José Manuel Albares, que plusieurs parlementaires espagnols ont dépeint comme un agent pro-marocain soumis aux diktats de Rabat, a éludé la question avec une extrême prudence. Carlos Floriano, du Parti populaire (PP), l’a accusé d’éluder le fond du problème. « Lorsque vous évoquez la résolution 2797 du Conseil de sécurité de l’ONU, vous ne pouvez pas vous permettre d’en donner des interprétations partiales. Vous n’avez mentionné ni les négociations inconditionnelles ni le droit à l’autodétermination, pourtant inscrits dans la résolution, et vous proposez une interprétation qui semble destinée à tromper… je ne sais pas qui », a-t-il souligné.

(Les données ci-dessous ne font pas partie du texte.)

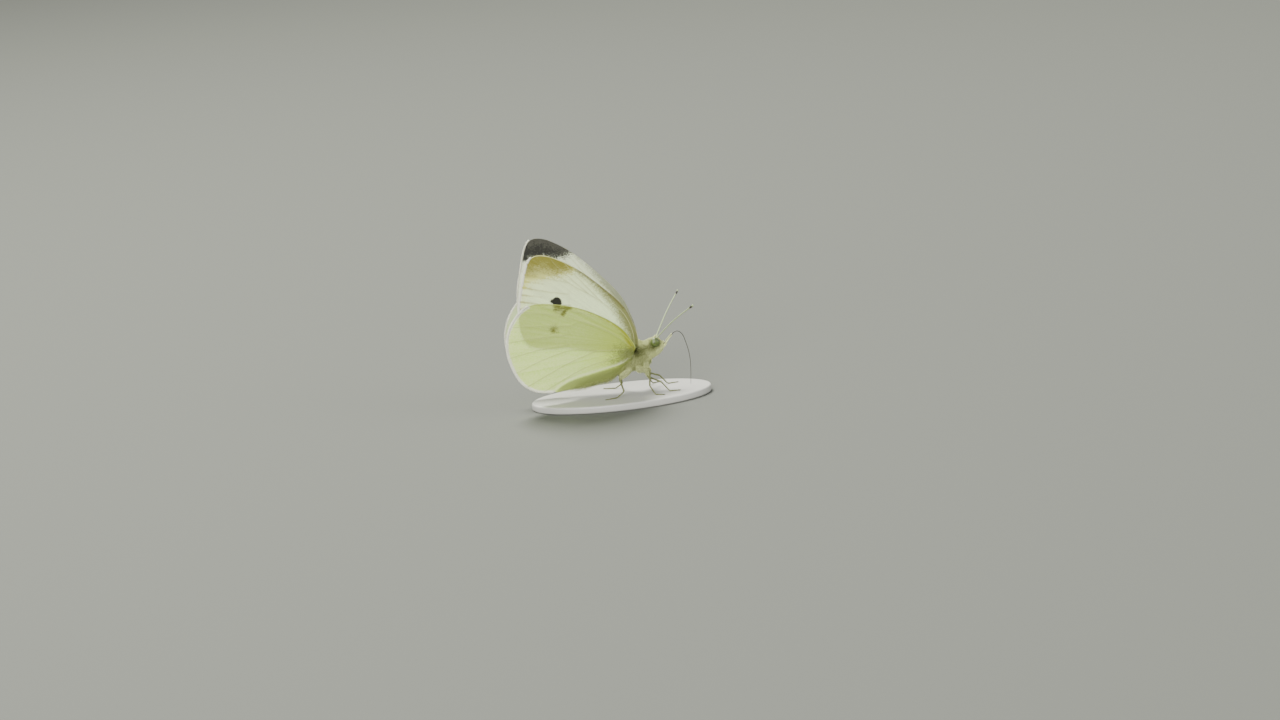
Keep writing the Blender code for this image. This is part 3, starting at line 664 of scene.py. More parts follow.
class Wing:
    """One wing as a grid of (back, up) points with the sheet tucked in below its crease."""

    def __init__(self, pair, side_name):
        self.pair = pair
        self.side = SIDES[side_name]
        self.name = pair + "_" + side_name
        self.swing = LEFT_HINDWING_SWING if self.name == "hindwing_left" else 0.0
        self.layer = FOREWING_LAYER if pair == "forewing" else HINDWING_LAYER
        fore = pair == "forewing"
        margin = smooth_line(FOREWING_MARGIN if fore else HINDWING_MARGIN)
        apex = (FOREWING_APEX if fore else HINDWING_APEX) * SMOOTH_STEPS
        corner = FOREWING_CORNER * SMOOTH_STEPS if fore else len(margin) - 1
        self.costa, self.outer = margin[:apex + 1], margin[apex:corner + 1]
        self.low = margin[corner:][::-1] if fore else smooth_line(CREASE)
        self.veins = [smooth_line(vein, 8) for vein in (FOREWING_VEINS if fore else HINDWING_VEINS)]
        rows, columns = FOREWING_GRID if fore else HINDWING_GRID
        root = np.stack((self.low[0], self.costa[0]))
        shares = inset_shares(root, self.outer[::-1], rows, columns)
        self.flat = patch(self.low, self.costa, root, self.outer[::-1], shares)
        self.fold = np.zeros(self.flat.shape[:2])
        self.sheet = self.flat.copy()
        if not fore:
            crease = along(self.low, shares[0])
            shift = along(smooth_line(FOLD_EDGE), shares[0]) - crease
            part = np.linspace(1, 0, FOLD_GRID, endpoint=False)[:, None]
            tucked = np.repeat(crease[None], FOLD_GRID, axis=0)
            tucked[..., 0] += shift[:, 0] * part
            fold = -shift[:, 1] * part
            self.flat = np.concatenate((tucked, self.flat))
            self.fold = np.concatenate((fold, self.fold))
            self.sheet = self.flat.copy()
            self.sheet[..., 1] -= self.fold

    def place(self, flat, fold=0.0, height=0.0):
        """The places in space of (back, up) points of this wing."""
        fold = np.zeros(flat.shape[:-1]) + fold
        return on_wing(flat, self.side, self.layer, self.swing, fold, height)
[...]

Cristina Valido, députée de la Coalition des Canaries et l’une des plus soucieuses de faire la lumière sur les revendications territoriales persistantes du Maroc sur l’espace aérien du Sahara Occidental et les eaux entourant l’archipel, a quitté la séance plénière comme elle y était entrée : sans aucune information.
« J’aimerais vous poser quelques questions aujourd’hui, car certains médias marocains utilisent des sources officielles et nous entendons fréquemment parler d’annonces aux Canaries dont nous n’avons aucune information. Maintenez-vous que rien de ce qui a été discuté, rien de ce qui est inclus dans ces 14 accords signés, ne concerne les Canaries ? Allez-vous nous fournir ces documents signés, ces 14 accords, afin que nous puissions en examiner les détails et comprendre ce que signifient les investissements et le développement des ports, de la navigation aérienne et d’autres secteurs comme l’agriculture et la pêche ? Et comment est-il possible que, alors que vous ne participez même pas à l’Eurovision avec Israël, vous n’ayez rien dit au sujet de la licence que le Maroc vous aurait accordée pour explorer les eaux proches des Canaries à la recherche d’hydrocarbures ? Avez-vous mentionné Mont Tropic , au sud d’El Hierro, où il semble que le Maroc envisage d’explorer les ressources minérales rares ? » Une litanie de questions qui, comme toutes les autres, se sont heurtées au silence le plus profond de la part d’Albares.